Look, I don’t think I’m very high-maintenance. It really doesn’t take much to make me happy. I basically need three things: meat, beer and music or sports (I would add boobies to this list, but we’ll get to that later). And much like your average house pet, it doesn’t take much to entertain me: some jangling keys will usually keep me occupied for hours. So really, I’m not asking for much here. Christ, one of my top five favorite activities is getting drunk on Amtrak trains, so you have to understand that I am a simple, simple man.
But I am bored to shit in LA. Absolutely, 100% bored to shit. I live smack in the middle of the suburbs. I shop at a supermarket. If I want a burger and a beer, I have to drive. Within one square mile of my place, there is nothing but houses – I mean this literally, no stores, no bars, not even any landmarks – just an endless sea of suburban houses. My closest friend is Brian, who is 12 miles away and – no joke – last time I was in his neighborhood, on his street, actually, I sideswiped a parked car so bad that I’m not sure I can ever go back (I’m not sure how many black 1996 Lincoln Town Cars with PA plates there are roaming around Venice). My favorite night in LA was a few weeks back when my friends had a welcome party for me at a bar in Santa Monica, which is 15 or so miles from my place. The cab there was $55, my bar tab was $170, and the cab back was $80 – I could have gone and fucked two black chicks in Vegas for about $40 more.

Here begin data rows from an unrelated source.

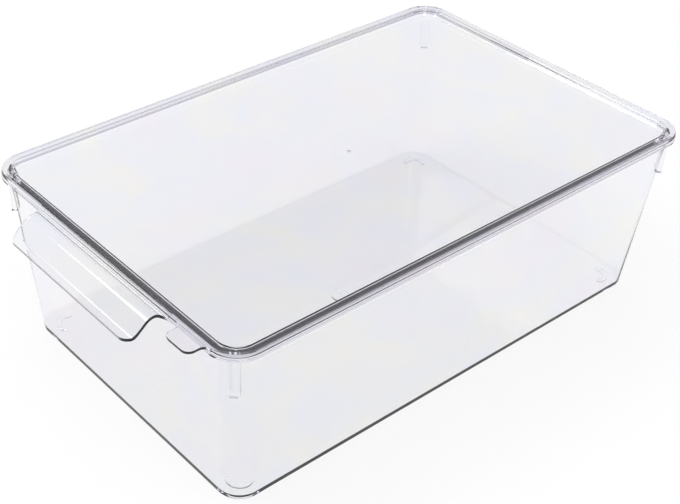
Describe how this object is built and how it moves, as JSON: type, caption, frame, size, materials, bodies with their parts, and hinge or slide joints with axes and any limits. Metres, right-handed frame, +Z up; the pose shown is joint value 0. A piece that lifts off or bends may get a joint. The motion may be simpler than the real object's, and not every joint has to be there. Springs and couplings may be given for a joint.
{
  "type": "storage box with lid",
  "caption": "Clear open-topped storage tub with a flanged rim, pull lip, corner lugs and feet, closed by a lift-off lid with a sunk panel and lift tab.",
  "frame": {"origin": "middle of the tub's floor, on the surface that its feet stand on", "axes": "+Z up, front with the pull lip facing -Y, length along Y, width along X"},
  "size_m": [0.24, 0.398, 0.1219],
  "materials": {
    "clear_tub": "clear polished plastic",
    "clear_lid": "clear polished plastic"
  },
  "bodies": {
    "tub": {"tub": "clear_tub"},
    "lid": {"lid": "clear_lid"}
  },
  "joints": [
    {"name": "lid_lift", "type": "slide", "parent": "tub", "child": "lid", "axis": [0, 0, 1], "range_m": [0, 0.2]}
  ]
}
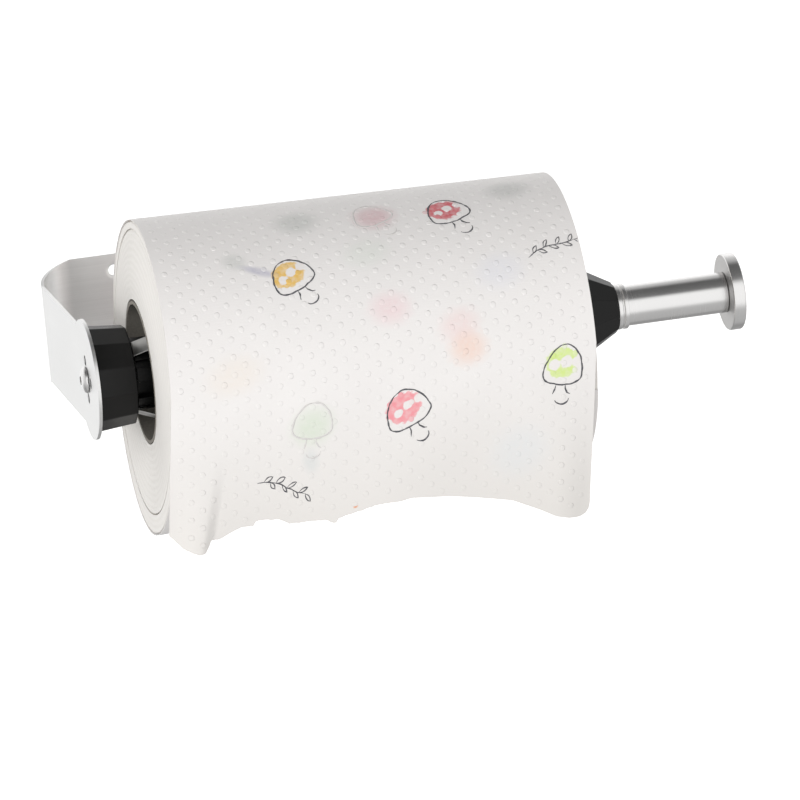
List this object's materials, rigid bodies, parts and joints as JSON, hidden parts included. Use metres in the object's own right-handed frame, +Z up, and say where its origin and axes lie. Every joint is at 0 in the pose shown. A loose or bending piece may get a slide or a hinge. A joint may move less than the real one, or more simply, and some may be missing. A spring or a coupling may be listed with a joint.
{
  "type": "paper towel holder",
  "caption": "Wall-mounted steel arm with a horizontal spindle, a damped grip hub and a sliding guide cone, carrying a roll of paper towel.",
  "frame": {"origin": "on the wall face of the bracket's plate, at the centre of its four screw holes", "axes": "+X along the spindle towards its free end, +Y into the wall, +Z up"},
  "size_m": [0.313, 0.1911, 0.1441],
  "materials": {
    "bracket_steel": "satin",
    "polished_steel": "polished",
    "spring_steel": "satin",
    "black_plastic": "satin",
    "nylon": "satin",
    "friction_fibre": "matte",
    "brass": "satin",
    "rubber": "matte",
    "core_card": "matte",
    "wound_towel": "matte",
    "towel_sheet": "matte"
  },
  "bodies": {
    "bracket": {"wall_bracket": "bracket_steel", "arm_screw": "polished_steel", "damper_stator": "black_plastic", "tube_insert": "brass", "spindle_tube": "polished_steel", "end_plug": "brass", "end_stud": "polished_steel", "end_disc": "polished_steel", "thrust_washer": "nylon", "retaining_ring": "spring_steel"},
    "hub": {"hub_shell": "black_plastic", "hub_bush": "nylon", "friction_washer": "friction_fibre", "wave_washer": "spring_steel", "pressure_plate": "spring_steel", "grip_carrier": "black_plastic", "grip_spring_1": "spring_steel", "grip_spring_2": "spring_steel", "grip_spring_3": "spring_steel", "grip_screw_1": "polished_steel", "grip_screw_2": "polished_steel", "grip_screw_3": "polished_steel"},
    "collar": {"cone_collar": "polished_steel", "cone_nut": "brass", "cone_o_ring": "rubber"},
    "cone": {"guide_cone": "black_plastic"},
    "sheet": {"towel_tail": "towel_sheet"},
    "roll": {"roll_core": "core_card", "towel_roll": "wound_towel"}
  },
  "joints": [
    {"name": "roll_slide", "type": "slide", "parent": "bracket", "child": "sheet", "axis": [1, 0, 0], "range_m": [0, 0.3]},
    {"name": "roll_spin", "type": "hinge", "parent": "sheet", "child": "roll", "pos_m": [-0.063, -0.124, 0], "axis": [1, 0, 0], "continuous": true},
    {"name": "hub_spin", "type": "hinge", "parent": "bracket", "child": "hub", "pos_m": [-0.063, -0.124, 0], "axis": [1, 0, 0], "continuous": true},
    {"name": "collar_slide", "type": "slide", "parent": "bracket", "child": "collar", "axis": [1, 0, 0], "range_m": [0, 0.045]},
    {"name": "cone_spin", "type": "hinge", "parent": "collar", "child": "cone", "pos_m": [-0.063, -0.124, 0], "axis": [1, 0, 0], "continuous": true}
  ],
  "couplings": [
    {"joint": "hub_spin", "follows": "roll_spin", "ratio": 1},
    {"joint": "cone_spin", "follows": "roll_spin", "ratio": 1}
  ]
}
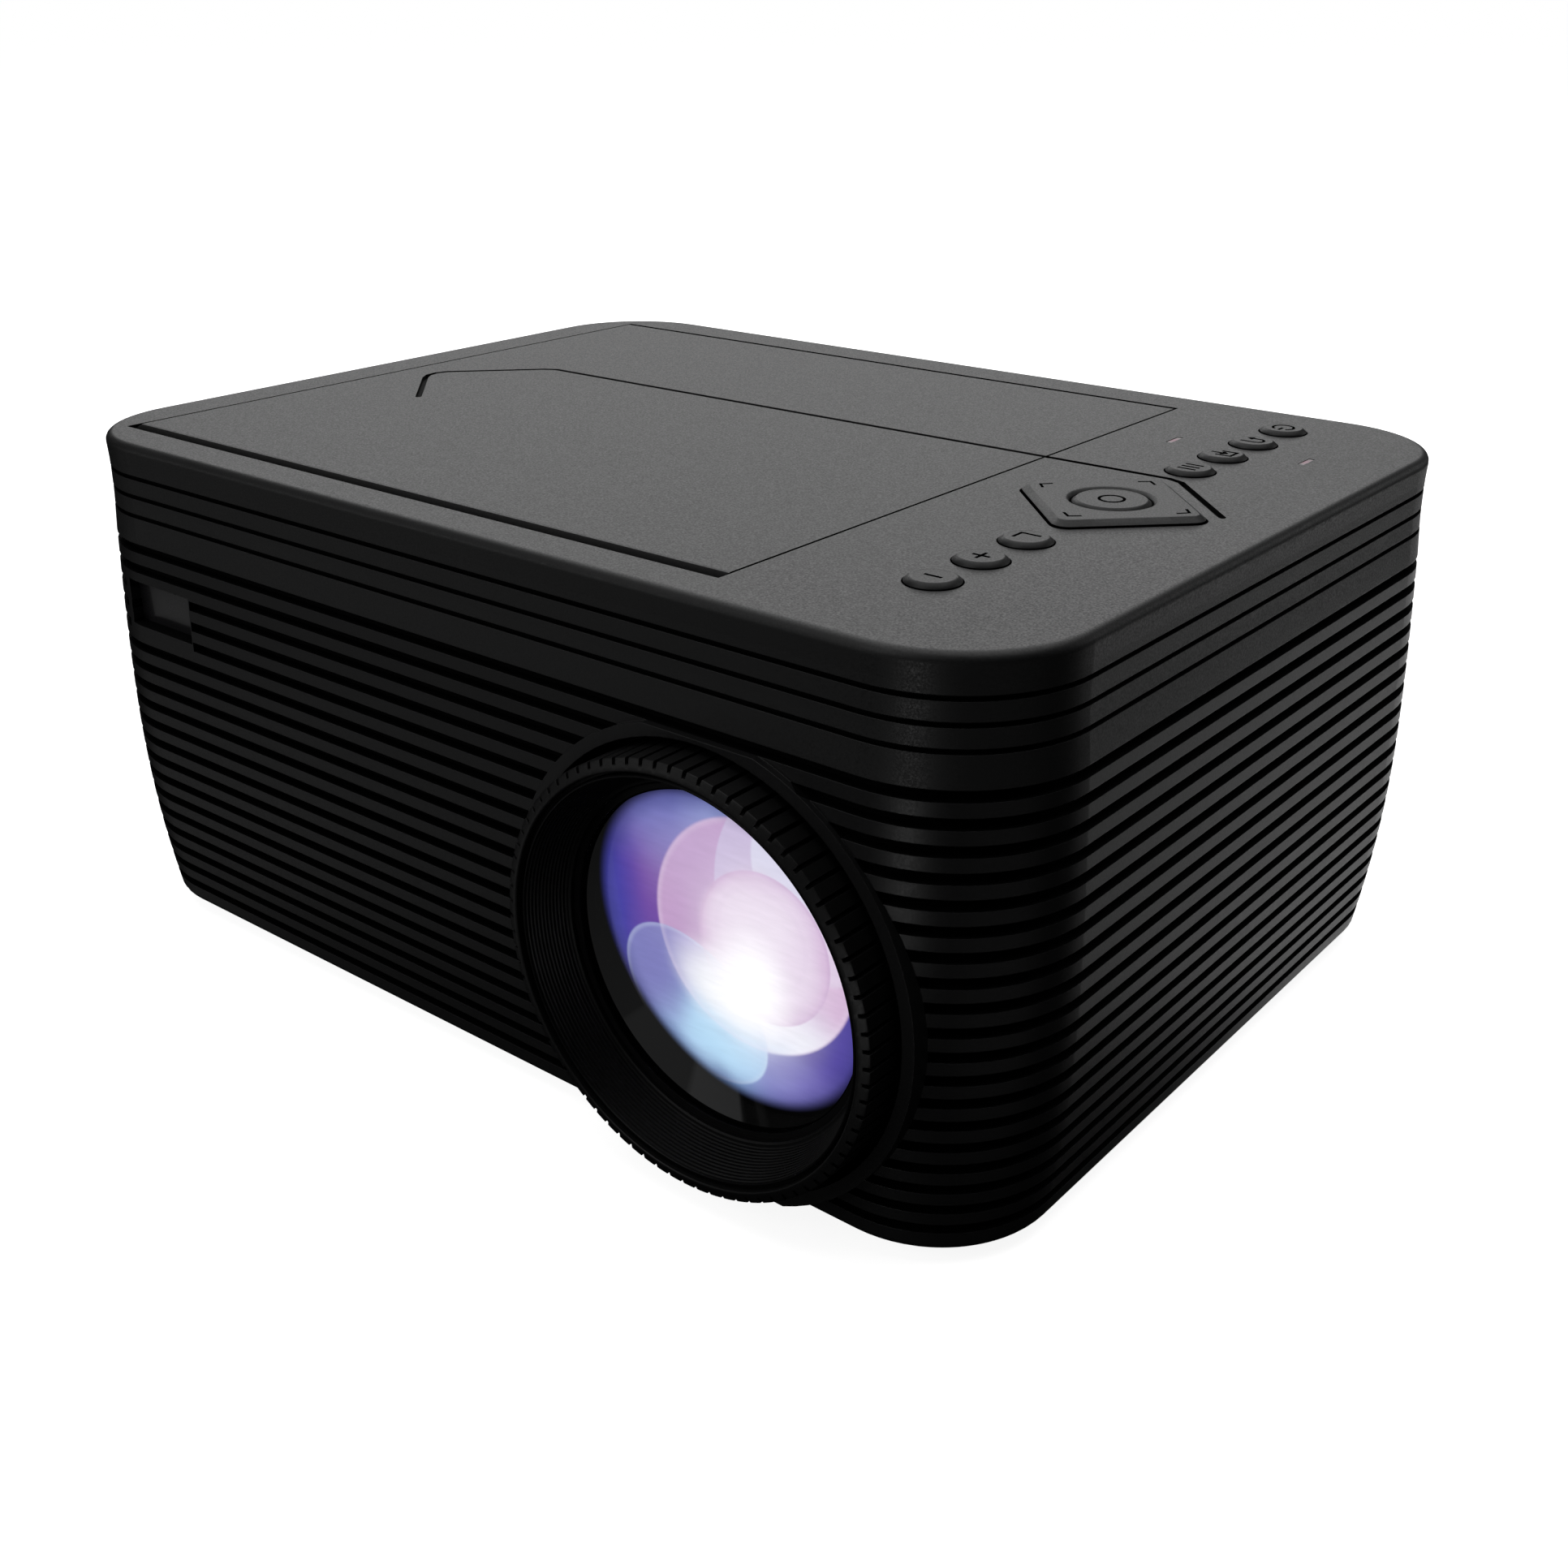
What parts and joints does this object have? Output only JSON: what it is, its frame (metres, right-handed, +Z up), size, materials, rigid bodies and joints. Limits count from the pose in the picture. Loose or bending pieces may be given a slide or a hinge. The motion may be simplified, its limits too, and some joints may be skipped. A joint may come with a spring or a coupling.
{
  "type": "projector with built in disc player",
  "caption": "Box-shaped table projector with grooved walls, a front lens with a focus ring, a hinged disc lid and a key pad on top.",
  "frame": {"origin": "bottom centre of the bounding box, on the surface that the feet stand on", "axes": "+X to the right seen from the lens side's back, along the long front wall; the lens looks along -Y; +Z up"},
  "size_m": [0.244, 0.1894, 0.1123],
  "materials": {
    "black_plastic": "fine texture, black",
    "lid_plastic": "fine texture, charcoal",
    "key_plastic": "satin, charcoal",
    "deck_plastic": "smooth, black",
    "lens_plastic": "satin, black",
    "lens_glass": "polished, coated",
    "steel": "bright",
    "steel_sheet": "zinc plated",
    "brass_part": "turned",
    "rubber_black": "matt",
    "white_plastic": "natural",
    "circuit_board": "green lacquer",
    "aluminium_part": "extruded",
    "mirror_glass": "front surface",
    "clear_optic": "clear",
    "lcd_glass": "dark panel",
    "light_pipe": "milky",
    "ir_plastic": "dark gloss",
    "socket_plastic": "black"
  },
  "bodies": {
    "housing": {"bottom_housing": "black_plastic", "top_cover": "lid_plastic", "lid_hinge_pins": "steel", "disc_deck": "deck_plastic", "drive_chassis": "steel_sheet", "drive_dampers": "rubber_black", "spindle_motor": "steel_sheet", "sled_rails": "steel", "sled_motor": "steel_sheet", "key_board": "circuit_board", "indicator_windows": "light_pipe", "lens_mount": "lens_plastic", "engine_tray": "deck_plastic", "engine_cover": "deck_plastic", "fresnel_lenses": "clear_optic", "lcd_panel": "lcd_glass", "fold_mirror": "mirror_glass", "condenser_lens": "clear_optic", "led_module": "aluminium_part", "heat_sink": "aluminium_part", "exhaust_fan_frame": "deck_plastic", "intake_fan_frame": "deck_plastic", "main_board": "circuit_board", "power_board": "circuit_board", "speakers": "steel_sheet", "rear_panel": "black_plastic", "hdmi_socket": "steel", "usb_socket": "steel", "audio_jacks": "socket_plastic", "mains_inlet": "socket_plastic", "ir_window": "ir_plastic", "ir_receiver": "circuit_board", "rubber_feet": "rubber_black", "threaded_inserts": "brass_part", "screws": "steel"},
    "lid": {"dvd_lid": "lid_plastic", "lid_bumpers": "rubber_black"},
    "hub": {"disc_hub": "white_plastic", "disc_hub_ring": "rubber_black"},
    "sled": {"laser_sled": "deck_plastic", "laser_lens": "clear_optic"},
    "lead_screw": {"lead_screw": "steel"},
    "gimbal": {"navigation_gimbal": "white_plastic"},
    "navigation": {"navigation_key": "key_plastic"},
    "ok": {"ok_key": "key_plastic"},
    "focus_ring": {"focus_ring": "lens_plastic"},
    "lens_barrel": {"lens_barrel": "lens_plastic", "front_lens": "lens_glass", "inner_lenses": "clear_optic", "lens_retainers": "lens_plastic"},
    "exhaust_rotor": {"exhaust_fan_rotor": "deck_plastic"},
    "intake_rotor": {"intake_fan_rotor": "deck_plastic"},
    "tilt_foot": {"tilt_foot": "rubber_black"},
    "volume_down_key": {"volume_down_key": "key_plastic"},
    "volume_up_key": {"volume_up_key": "key_plastic"},
    "next_key": {"next_key": "key_plastic"},
    "menu_key": {"menu_key": "key_plastic"},
    "source_key": {"source_key": "key_plastic"},
    "back_key": {"back_key": "key_plastic"},
    "power_key": {"power_key": "key_plastic"}
  },
  "joints": [
    {"name": "lid_hinge", "type": "hinge", "parent": "housing", "child": "lid", "pos_m": [-0.0245, 0.0788, 0.1094], "axis": [-1, 0, 0], "range_deg": [0, 75]},
    {"name": "hub_spin", "type": "hinge", "parent": "housing", "child": "hub", "pos_m": [-0.0245, 0.0024, 0.098], "axis": [0, 0, 1], "continuous": true},
    {"name": "screw_spin", "type": "hinge", "parent": "housing", "child": "lead_screw", "pos_m": [0.02, 0.0279, 0.089], "axis": [1, 0, 0], "range_deg": [0, 4080]},
    {"name": "sled_slide", "type": "slide", "parent": "housing", "child": "sled", "axis": [1, 0, 0], "range_m": [0, 0.034]},
    {"name": "volume_down_key_press", "type": "slide", "parent": "housing", "child": "volume_down_key", "axis": [0, 0, -1], "range_m": [0, 0.0006], "stiffness_N_per_m": 500, "springref_m": -0.0004},
    {"name": "volume_up_key_press", "type": "slide", "parent": "housing", "child": "volume_up_key", "axis": [0, 0, -1], "range_m": [0, 0.0006], "stiffness_N_per_m": 500, "springref_m": -0.0004},
    {"name": "next_key_press", "type": "slide", "parent": "housing", "child": "next_key", "axis": [0, 0, -1], "range_m": [0, 0.0006], "stiffness_N_per_m": 500, "springref_m": -0.0004},
    {"name": "menu_key_press", "type": "slide", "parent": "housing", "child": "menu_key", "axis": [0, 0, -1], "range_m": [0, 0.0006], "stiffness_N_per_m": 500, "springref_m": -0.0004},
    {"name": "source_key_press", "type": "slide", "parent": "housing", "child": "source_key", "axis": [0, 0, -1], "range_m": [0, 0.0006], "stiffness_N_per_m": 500, "springref_m": -0.0004},
    {"name": "back_key_press", "type": "slide", "parent": "housing", "child": "back_key", "axis": [0, 0, -1], "range_m": [0, 0.0006], "stiffness_N_per_m": 500, "springref_m": -0.0004},
    {"name": "power_key_press", "type": "slide", "parent": "housing", "child": "power_key", "axis": [0, 0, -1], "range_m": [0, 0.0006], "stiffness_N_per_m": 500, "springref_m": -0.0004},
    {"name": "nav_tilt_side", "type": "hinge", "parent": "housing", "child": "gimbal", "pos_m": [0.0874, 0.0012, 0.1044], "axis": [1, 0, 0], "range_deg": [-1.1, 1.1], "stiffness_Nm_per_rad": 1.2},
    {"name": "nav_tilt_fore", "type": "hinge", "parent": "gimbal", "child": "navigation", "pos_m": [0.0874, 0.0012, 0.1044], "axis": [0, 1, 0], "range_deg": [-1.1, 1.1], "stiffness_Nm_per_rad": 1.2},
    {"name": "ok_press", "type": "slide", "parent": "housing", "child": "ok", "axis": [0, 0, -1], "range_m": [0, 0.0005], "stiffness_N_per_m": 500, "springref_m": -0.0004},
    {"name": "focus_turn", "type": "hinge", "parent": "housing", "child": "focus_ring", "pos_m": [0.0641, -0.0866, 0.0449], "axis": [0, -1, 0], "range_deg": [-60, 60]},
    {"name": "barrel_slide", "type": "slide", "parent": "housing", "child": "lens_barrel", "axis": [0, -1, 0], "range_m": [-0.003, 0.003]},
    {"name": "exhaust_spin", "type": "hinge", "parent": "housing", "child": "exhaust_rotor", "pos_m": [-0.106, 0.0154, 0.045], "axis": [1, 0, 0], "continuous": true},
    {"name": "intake_spin", "type": "hinge", "parent": "housing", "child": "intake_rotor", "pos_m": [0.11, -0.0166, 0.043], "axis": [1, 0, 0], "continuous": true},
    {"name": "foot_screw_out", "type": "slide", "parent": "housing", "child": "tilt_foot", "axis": [0, 0, -1], "range_m": [0, 0.012]}
  ],
  "couplings": [
    {"joint": "screw_spin", "follows": "sled_slide", "rad_per_m": 2094.4},
    {"joint": "focus_turn", "follows": "barrel_slide", "rad_per_m": 349.07}
  ]
}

This is how bad it is: Since I have nothing to do during the week, I’ve been spending more time at work – just because I want to. I figure I could go home and do nothing, or I could get an hour or two closer to sleep at work and take care of some stuff. So what happened? I got a raise. I got a fucking raise that I didn’t even ask for, because since I moved to LA, I’m in the office at 8:30am every morning and never out before 7pm. While my bosses think this is because I’m working harder (and admittedly, I am doing more work), it’s really because I have so little to do at home that I prefer to be in my office – which is terribly, terribly sad for someone who used to start drinking red bull in his office at 4pm on every Friday so he could drink until 4am that night. And I got a raise because I’m just that bored and unhappy in LA. I don’t know if I’m proud of this raise or if I should immediately invest this extra money in a cock-fighting ring in my neighborhood or give the money to a local high school basketball star to shave some points just to make things a little more exciting. Honestly, it’s getting to the point that every time I pull into my driveway I’m hoping that someone is in the process of robbing my home – chasing Mexicans around my house would be a far better evening activity than another Will & Grace rerun on Lifetime.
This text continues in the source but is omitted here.